High-end audio systems have always meant wires, and by connection, spatial permanence. You have a “listening room” or a “home theater system.” Sound is tied to a place, unless you have headphones. With few exceptions, good speakers live in one room only.

The Unmonday 4.3L is a ceramic, Airplay-compatible speaker. That means it can wirelessly play music streaming from your iPhone, all while housed within a timeless build material that will never warp or distort. This pairing unto itself is unique–it’s rare that high-end tech mixes with old-world materials–but where Unmonday really differs is its radically simplified UI for pairing multiple speakers into multi-channel systems. You can take any single speaker from room to room, or you can arrange a pair into stereo channels, or you can even arrange five speakers into a full Dolby surround-sound setup. And the speakers will know what to do when you put them down.

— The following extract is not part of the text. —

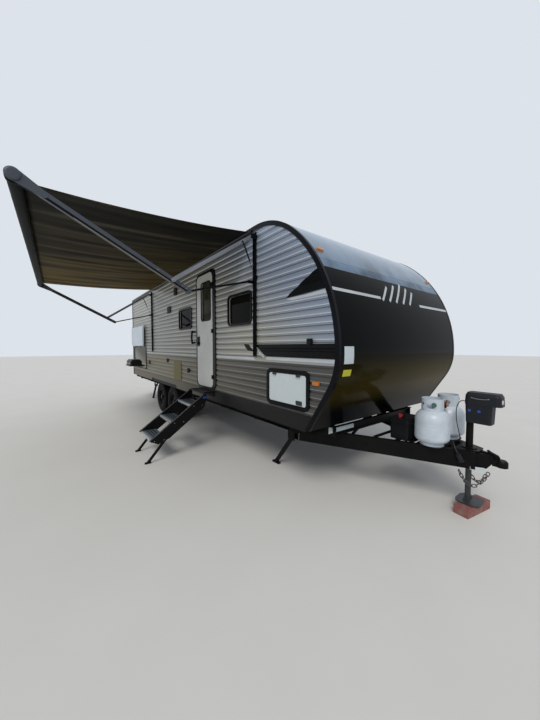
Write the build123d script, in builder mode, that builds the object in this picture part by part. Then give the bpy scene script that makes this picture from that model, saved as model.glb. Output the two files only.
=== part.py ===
from build123d import *
from math import atan2, cos, degrees, hypot, radians, sin, tan
import os

# Travel caravan parked with its awning out, its entry steps down and its outdoor kitchen open.
# Millimetres. X runs forward to the hitch, Y to the left, Z up from the ground.
# The origin is on the ground under the tongue jack.

os.makedirs("parts", exist_ok=True)

# Body shell
half_width = 1220
rear_x = -8630
roof_z = 3007
shell_thickness = 40
wall_thickness = 43
siding_depth = 12
wall_outer = half_width - siding_depth
siding_low = 900
seam_z = 2400
cap_low = 752
rear_corner_radius = 60

# Nose of the side view, from the roof down: radius and turn of each arc
nose_start_x = -1864
nose_arcs = ((1054, 38.2), (1635, 51.8), (625, 32.3))
nose_tail = 900

# Horizontal ribs of the siding
rib_pitch = 78.6
rib_groove = 23
rib_slope = 6
rib_depth = 7
rear_rib_depth = 8

# Edge trim that covers the joint between walls and roof
trim_lip = 3
trim_cover = 46
trim_proud = 7
trim_return = 24

# Floor and running height
floor_low = 722
floor_high = 790
floor_front_x = -1015
skirt_low = 735
skirt_high = 898
skirt_thickness = 10

# Openings: side (-1 right, 1 left), rear edge, front edge, bottom, top, corner radius, frame width
windows = (
    (-1, -2540, -1930, 1855, 2275, 75, 26),
    (-1, -4495, -3850, 1890, 2290, 75, 26),
    (1, -2540, -1930, 1855, 2275, 75, 26),
    (1, -5450, -4300, 1700, 2290, 75, 26),
    (1, -7700, -7100, 1890, 2290, 75, 26),
)
hatches = (
    (-1, -1620, -940, 930, 1335, 75, 42),
    (1, -1620, -940, 930, 1335, 75, 42),
)
kitchen = (-1, -8470, -7050, 968, 1600, 60, 30)
door_frame_rect = (-3625, -2915, 905, 2762)
door_rect = (-3600, -3010, 935, 2725)
door_corner = 95
gap = 5
frame_proud = 12

# Entry door
door_inner_y = -1190
door_outer_y = -1228
door_hinge = (-3000, -1240)
door_window = (-3410, -3080, 1998, 2588)

# Chassis
rail_y = 800
rail_low = 520
rail_high = 720
rail_flange = 76
rail_web = 6
frame_rear_x = -8600
frame_front_x = -960
tongue_low = 440
tongue_high = 600
tongue_half_angle = 25
tongue_apex_x = 300
tongue_wall = 50
cope_x = -1510
cross_x = (-8560, -7600, -6760, -4480, -3400, -2300, -1560, -1010)
outrigger_x = (-8300, -7400, -6700, -4560, -3800, -2800, -1900, -1250)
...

The speakers skirt any need for programming or button-pressing to assign surround sound with an ingeniously simple trick. To define the speaker’s role, a user just places the speaker down on the corresponding labeled side of the hexagon (like “front left” or “back right”). Using built-in accelerometers, the speaker can feel which way it’s been placed and assign itself the proper channel, knowing intuitively whether it’s a soloist or part of a larger ensemble.
“There are a lot of elements inside, and a lot of different companies’ protocols. It’s getting the Airplay signal, it’s decoding it for Dolby, it’s sorting out which channel to play, it’s amplifying the sound. All this happens before you hear anything. Then there are the batteries and chargers and various electrical components,” co-creator Toni Sokura explains. “[But] outwards, it’s just a ceramic hexagon that emits sound. That as difficult as it needs to be.”

That hexagon is no accident, of course, but a functional piece of industrial design. The six-sided polygon perfectly complements the five-speaker Dolby setup, while putting five speakers together forms a thematic and geometric completion of the home audio system. No doubt, flat sides also keep the speakers from rolling around like vases, too.
The Unmonday speaker is just ending its campaign on Kickstarter now. And while it likely won’t make its $200,000 goal, the company has landed alternative funding and is promising to honor all pre-orders made before the campaign ends.